▸ WHAT TO DO
Reproduce exactly the line in which "obj.data.transform(world)" occurs and all the lines after it, ending with the last line.
▽
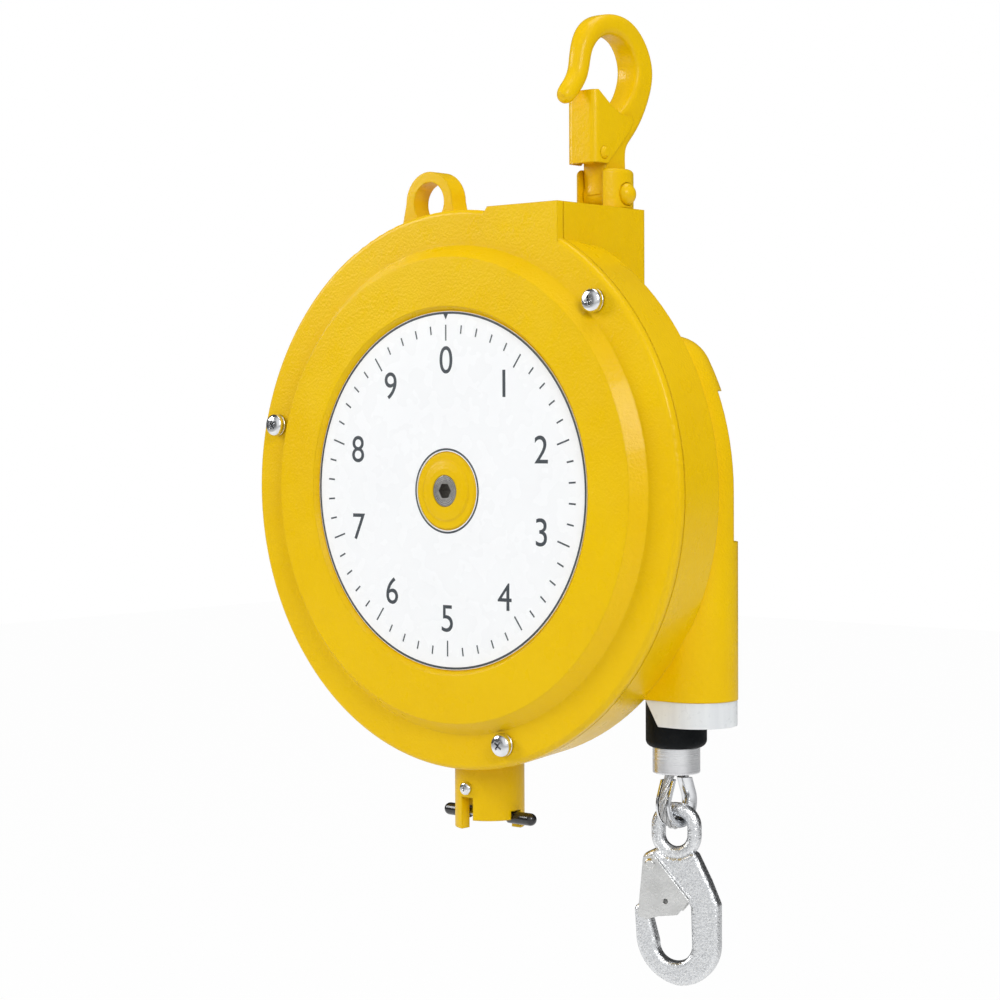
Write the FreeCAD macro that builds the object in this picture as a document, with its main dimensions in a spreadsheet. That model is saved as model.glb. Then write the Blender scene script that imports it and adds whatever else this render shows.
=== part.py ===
import FreeCAD, Part
import math
import os
import Sketcher
from FreeCAD import Placement, Rotation, Vector

# Tool balancer: a spring-loaded cable drum in a two-piece cast case, hung from a swivel hook.
# Everything is modelled about the drum: X to the right, Y from the front face to the back, Z up,
# zero on the drum axis at the face plate.  Every sub-part's Placement then moves it so that the
# part's origin is the seat of the top hook.

doc = FreeCAD.newDocument("ToolBalancer")
sheet = doc.addObject("Spreadsheet::Sheet", "Sizes")


# ---------------------------------------------------------------- sizes

class Size:
    """A number that remembers the expression it comes from."""

    def __init__(self, value, text):
        self.value = float(value)
        self.text = text

    def joined(self, other, sign, value):
        return Size(value, "(" + self.text + sign + text_of(other) + ")")

    def __add__(self, other):
        return self.joined(other, " + ", self.value + float(other))

    def __sub__(self, other):
        return self.joined(other, " - ", self.value - float(other))

    def __mul__(self, other):
        return self.joined(other, " * ", self.value * float(other))

    def __truediv__(self, other):
        return self.joined(other, " / ", self.value / float(other))

    def __radd__(self, other):
        return Size(other, text_of(other)) + self

    def __rsub__(self, other):
        return Size(other, text_of(other)) - self

    def __rmul__(self, other):
        return Size(other, text_of(other)) * self

    def __neg__(self):
        return 0 - self

    def __float__(self):
        return self.value


def text_of(number):
    return number.text if isinstance(number, Size) else repr(float(number))


def size(name, value):
    """Write one driving size into the sheet and hand it back as a Size."""
    size.row += 1
    sheet.set("A%d" % size.row, name)
    sheet.set("B%d" % size.row, repr(float(value)))
    sheet.setAlias("B%d" % size.row, name)
    return Size(value, "Sizes." + name)


size.row = 0

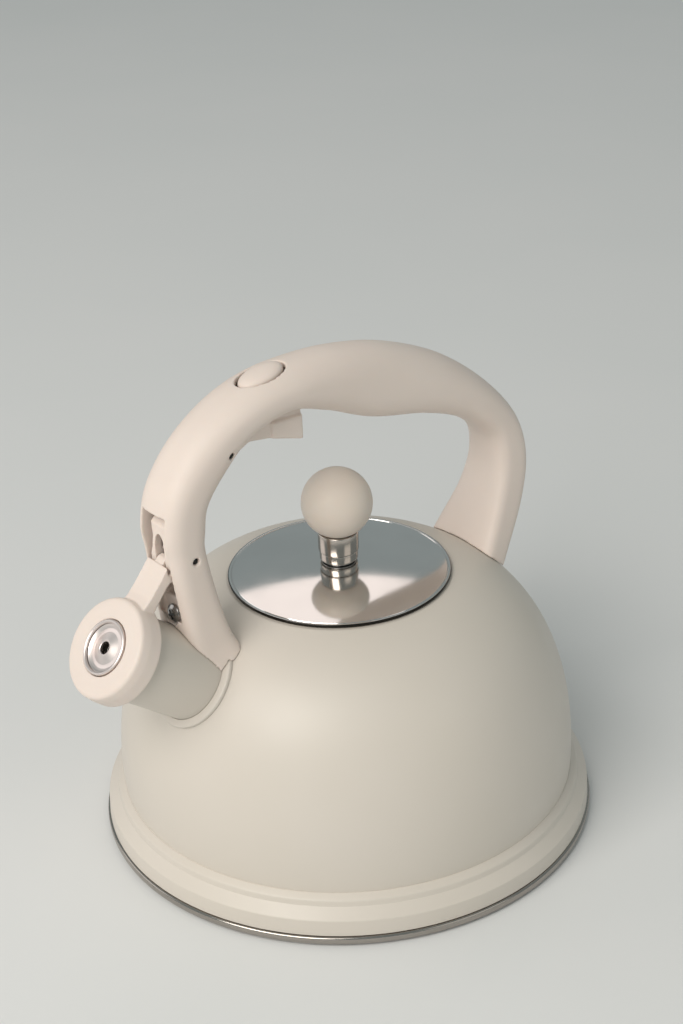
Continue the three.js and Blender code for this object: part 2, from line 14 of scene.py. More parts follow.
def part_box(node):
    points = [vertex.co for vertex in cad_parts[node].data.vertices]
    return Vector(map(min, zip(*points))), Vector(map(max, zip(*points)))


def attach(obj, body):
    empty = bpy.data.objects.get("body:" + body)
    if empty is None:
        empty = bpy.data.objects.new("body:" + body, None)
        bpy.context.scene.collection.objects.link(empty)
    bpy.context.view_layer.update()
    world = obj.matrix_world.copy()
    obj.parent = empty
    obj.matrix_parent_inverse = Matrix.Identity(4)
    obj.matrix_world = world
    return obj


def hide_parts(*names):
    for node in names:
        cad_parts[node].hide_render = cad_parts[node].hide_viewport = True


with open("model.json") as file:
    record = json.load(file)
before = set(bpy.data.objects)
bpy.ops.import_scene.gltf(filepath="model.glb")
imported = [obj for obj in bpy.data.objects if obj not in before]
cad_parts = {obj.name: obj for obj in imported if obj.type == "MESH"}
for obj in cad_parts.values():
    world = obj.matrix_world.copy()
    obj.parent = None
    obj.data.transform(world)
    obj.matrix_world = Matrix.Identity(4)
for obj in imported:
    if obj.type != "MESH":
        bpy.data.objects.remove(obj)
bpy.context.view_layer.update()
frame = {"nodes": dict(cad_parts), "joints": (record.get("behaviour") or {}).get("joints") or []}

MM = 0.001
TURN = 2 * math.pi
FINE = 160            # facets round the large turned pieces
MEDIUM = 96           # facets round the small turned pieces
SHARP = math.radians(40)        # edges sharper than this keep their crease
STRAIGHT = math.radians(177)    # corners flatter than this aren't filleted


# ---------------------------------------------------------------- places taken from the frame
def span(node):
    """Lowest and highest corner of a CAD node, in millimetres."""
    low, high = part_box(node)
    return low / MM, high / MM


def pivot(joint):
    """The (x, z) of a hinge, in millimetres."""
    found = next(j for j in frame["joints"] if j["name"] == joint)
    return found["pos_m"][0] / MM, found["pos_m"][2] / MM


def middle(node):
    """The (x, z) of a CAD node's centre, in millimetres."""
    low, high = span(node)
    return (low.x + high.x) / 2, (low.z + high.z) / 2


BASE_R = span("base_pan")[1].x
RIM_LOW = span("base_pan")[0].z
WALL_LOW = span("body_shell")[0].z
MOUTH_Z = span("body_shell")[1].z
CAP_R = span("base_cap")[1].x
LID_Z = span("lid_cover")[0].z
LID_R = span("lid_cover")[1].x
LID_TOP = span("lid_cover")[1].z
SKIRT_LOW = span("lid_skirt")[0].z
SKIRT_R = span("lid_skirt")[1].x
BALL_TOP = span("knob_ball")[1].z
BALL_R = 15.4
BALL_Z = BALL_TOP - BALL_R
KNOB_BORE_R = 2.3     # hole for the knob's screw
LEVER_PIVOT = pivot("lever_press")
CAP_PIVOT = pivot("cap_open")
LINK_TOP = pivot("link_swing")
LINK_LOW = middle("link_pin_lower")

SPOUT_ROOT = Vector((-81, 0, 96))
SPOUT_TILT = math.radians(-52)
TUBE_R = 18
TUBE_END = 44.7
COLLAR_R = 21.4
CAP_FACE = 49.7       # distance of the cap's face along the spout's axis
WHISTLE_R = 11.6
WHISTLE_HOLE_R = 2.6
DISH_SHEET = 0.7
ON_SPOUT = Matrix.Translation(SPOUT_ROOT) @ Matrix.Rotation(SPOUT_TILT, 4, "Y")

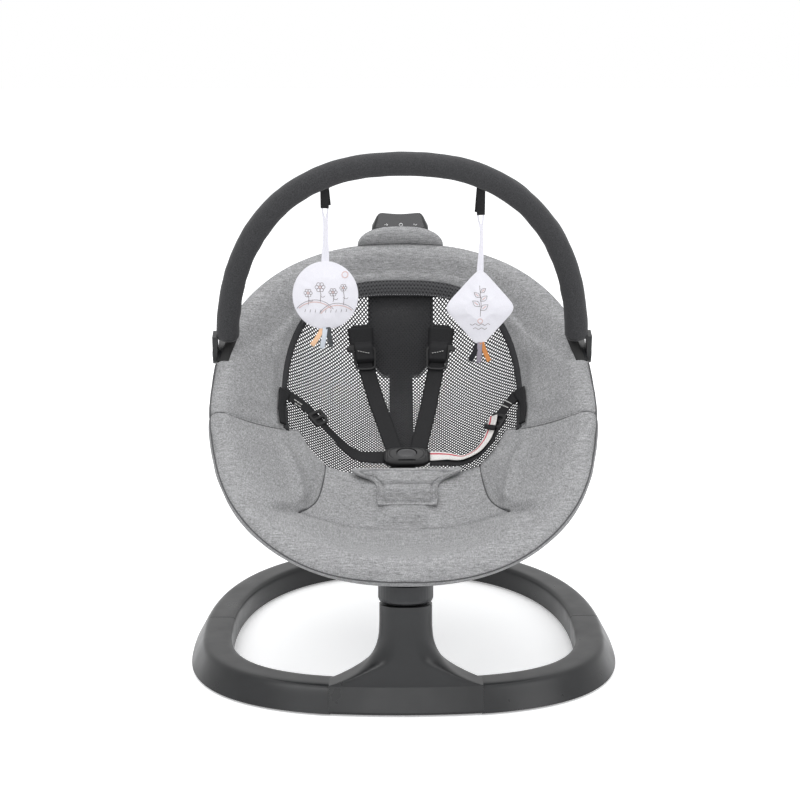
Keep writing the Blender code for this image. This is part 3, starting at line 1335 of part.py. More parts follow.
△
▸ FULL RESPONSE
    obj.data.transform(world)
    obj.matrix_world = Matrix.Identity(4)
for obj in imported:
    if obj.type != "MESH":
        bpy.data.objects.remove(obj)
bpy.context.view_layer.update()
frame = {"nodes": dict(cad_parts), "joints": (record.get("behaviour") or {}).get("joints") or []}

MM = 0.001
TURN = 2 * math.pi
FINE = 160            # facets round the large turned pieces
MEDIUM = 96           # facets round the small turned pieces
SHARP = math.radians(40)        # edges sharper than this keep their crease
STRAIGHT = math.radians(177)    # corners flatter than this aren't filleted


# ---------------------------------------------------------------- places taken from the frame
def span(node):
    """Lowest and highest corner of a CAD node, in millimetres."""
    low, high = part_box(node)
    return low / MM, high / MM


def pivot(joint):
    """The (x, z) of a hinge, in millimetres."""
    found = next(j for j in frame["joints"] if j["name"] == joint)
    return found["pos_m"][0] / MM, found["pos_m"][2] / MM


def middle(node):
    """The (x, z) of a CAD node's centre, in millimetres."""
    low, high = span(node)
    return (low.x + high.x) / 2, (low.z + high.z) / 2


BASE_R = span("base_pan")[1].x
RIM_LOW = span("base_pan")[0].z
WALL_LOW = span("body_shell")[0].z
MOUTH_Z = span("body_shell")[1].z
CAP_R = span("base_cap")[1].x
LID_Z = span("lid_cover")[0].z
LID_R = span("lid_cover")[1].x
LID_TOP = span("lid_cover")[1].z
SKIRT_LOW = span("lid_skirt")[0].z
SKIRT_R = span("lid_skirt")[1].x
BALL_TOP = span("knob_ball")[1].z
BALL_R = 15.4
BALL_Z = BALL_TOP - BALL_R
KNOB_BORE_R = 2.3     # hole for the knob's screw
LEVER_PIVOT = pivot("lever_press")
CAP_PIVOT = pivot("cap_open")
LINK_TOP = pivot("link_swing")
LINK_LOW = middle("link_pin_lower")

SPOUT_ROOT = Vector((-81, 0, 96))
SPOUT_TILT = math.radians(-52)
TUBE_R = 18
TUBE_END = 44.7
COLLAR_R = 21.4
CAP_FACE = 49.7       # distance of the cap's face along the spout's axis
WHISTLE_R = 11.6
WHISTLE_HOLE_R = 2.6
DISH_SHEET = 0.7
ON_SPOUT = Matrix.Translation(SPOUT_ROOT) @ Matrix.Rotation(SPOUT_TILT, 4, "Y")

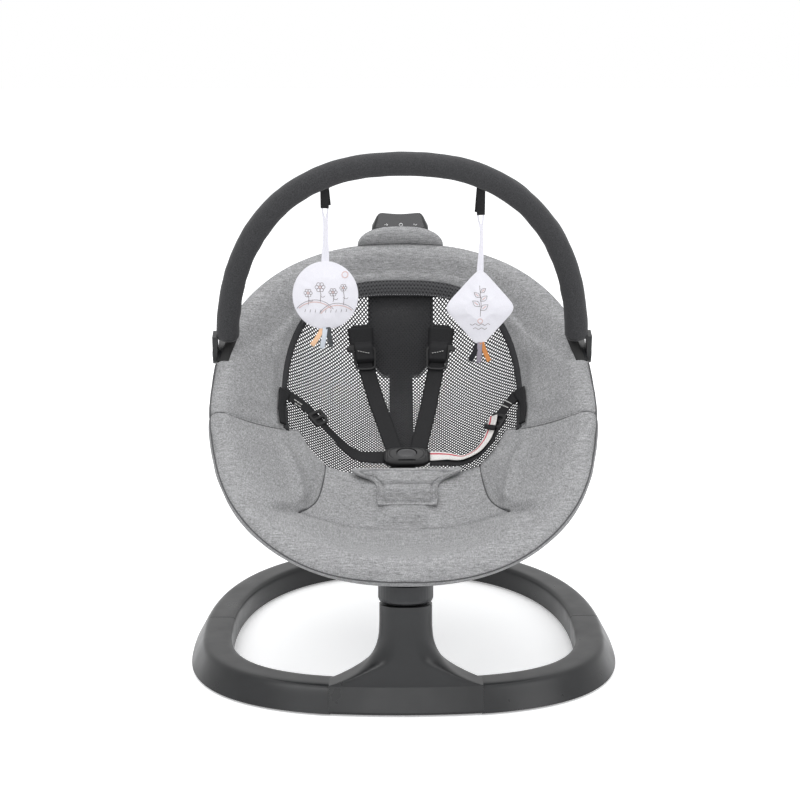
Keep writing the Blender code for this image. This is part 3, starting at line 1335 of part.py. More parts follow.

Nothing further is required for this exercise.